The playing itself is similar in most role-playing games. The players are given a scene by the GM. For example, the party meeting a stranger in a tavern. The players then announce their actions and the scene is played out. Players are rewarded for playing according to their characters nature and motivations. An expert thief could be suspicious of mysterious stranger while group’s holy knight would be eager to help the stranger. The GM then uses the game’s mechanics to resolve the scene. If the thief suddenly decides to pickpocket the stranger, the GM will for example ask them, depending on the game system, to roll a die for success. This is where the math comes in. In this example, difficulty of stealing is 8. This means, the thief needs 8 or more on dice to succeed, but when rolling dice, he gets bonus from his thieving skill. The dice are then rolled with bonuses and minuses added to the roll. Depending on either success or failure, the GM narrates what happens in the story. The dice have been critical part of role-playing games for years and have become a symbol for the hobby. In recent years, more games have been trying out mechanics without dice and with more emphasis on the role-playing instead of dice rolling and character statistics. In fact, there are indie published role-playing games with no Game Masters. One example being Fiasco where everyone is the story-teller and players work together to make a story with their created characters and scenarios. These stories usually end up quite badly for them, which is part of the dark comedy and tragedy theme of the game.

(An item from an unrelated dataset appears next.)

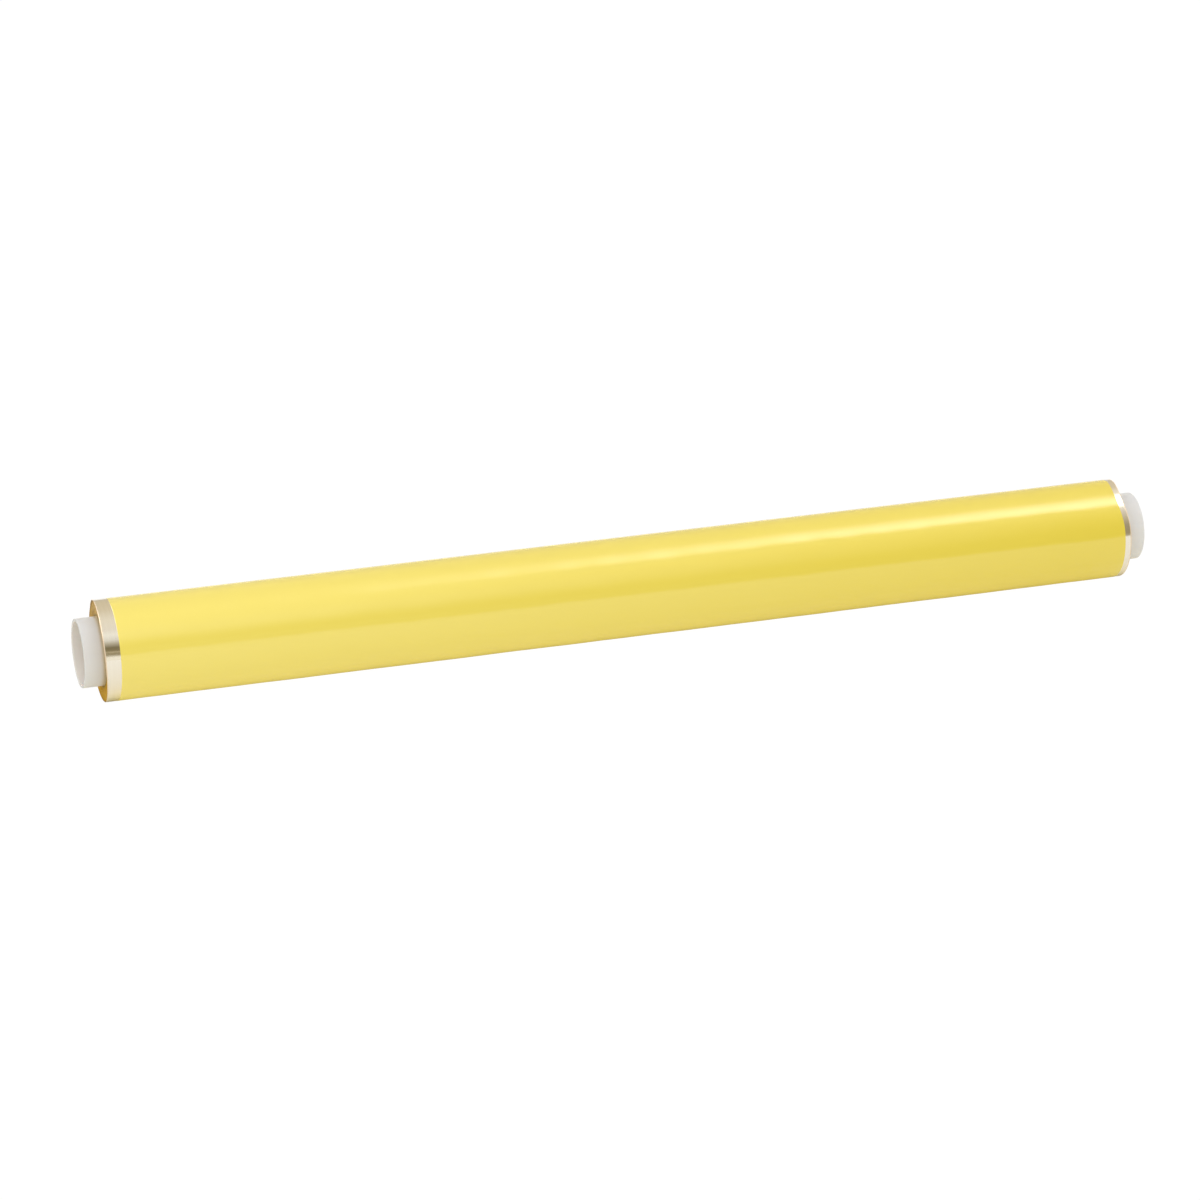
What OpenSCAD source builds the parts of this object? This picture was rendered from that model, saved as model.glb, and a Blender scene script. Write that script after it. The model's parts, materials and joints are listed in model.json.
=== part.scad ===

Role-playing games have many different themes and genres in them. The most famous series “Dungeons & Dragons” has a fantasy theme, inspired by Tolkien’s stories and medieval combat. The classic style of D&D was for long, sneaking into dungeons and stealing treasure from its monsters. Stories slowly became bigger part of the game, as the players grew up and the game grew with them. Fantasy isn’t the only genre, but it is one of the more well-liked ones. There are game systems for running modern day games, sci-fi games, games inspired by movies like Star Wars and plenty of more. In today’s market, many indie studios are publishing their own role-playing games like Monsterhearts. Monsterhearts as the tagline says "the messy lives of teenage monsters" is a game which turns the everyday teenage angst of growing up and dealing with hormones into literally becoming a monster. This is one of the newer styles of story based role-playing games like Fiasco, where players and their stories are the most important thing. Today you can find plenty of celebrities enjoying role-playing as well. Some celebrities like Wil Wheaton of Star Trek Next Generation fame is known for hosting board games in his own internet show Tabletop and there are plenty of different podcasts and web shows like “Critical Role” where famous voice actors play Dungeons & Dragons campaign for people’s and their own entertainment. Role-playing games are now bigger than ever, but for some, the barrier to entry still seems a bit steep. All you need is some paper, some dice and a group of friends. Plenty of publishers like Wizards of The Coast are releasing starting sets of their games free so people can get into the hobby. Some like Paizo of Pathfinder are selling more affordable and simpler “Beginner Box” for interested people that show and teach them how to play. Some even offer simple stories to teach new GMs how to run the game and give them helpful tips and hints.
The greatest strength of role-playing is its ability to help people grow and empathize with each other. It allows us to make wonderful stories and try out things we could only dream about. It lets us create wonderful, horrifying and amazing worlds and fill them with characters that tell stories, just like our ancestors did. Despite plenty of negative and misaimed press in the 80’s, role-playing has been found excellent way to treat traumas, depression and loneliness. It’s empowering to those who feel rejected and powerless. I personally know people who find role-playing to be a power that helps them cope when life deals them a bad hand. I know writers and artists who feel inspired by role-playing. What was geeky then, is starting to become pop-culture now. After all, who of us have not dreamed of being a brave knight? Charismatic vocalist? Wise-cracking pilot? Sneaky spy? Daring thief? Or an angsty monster teenager?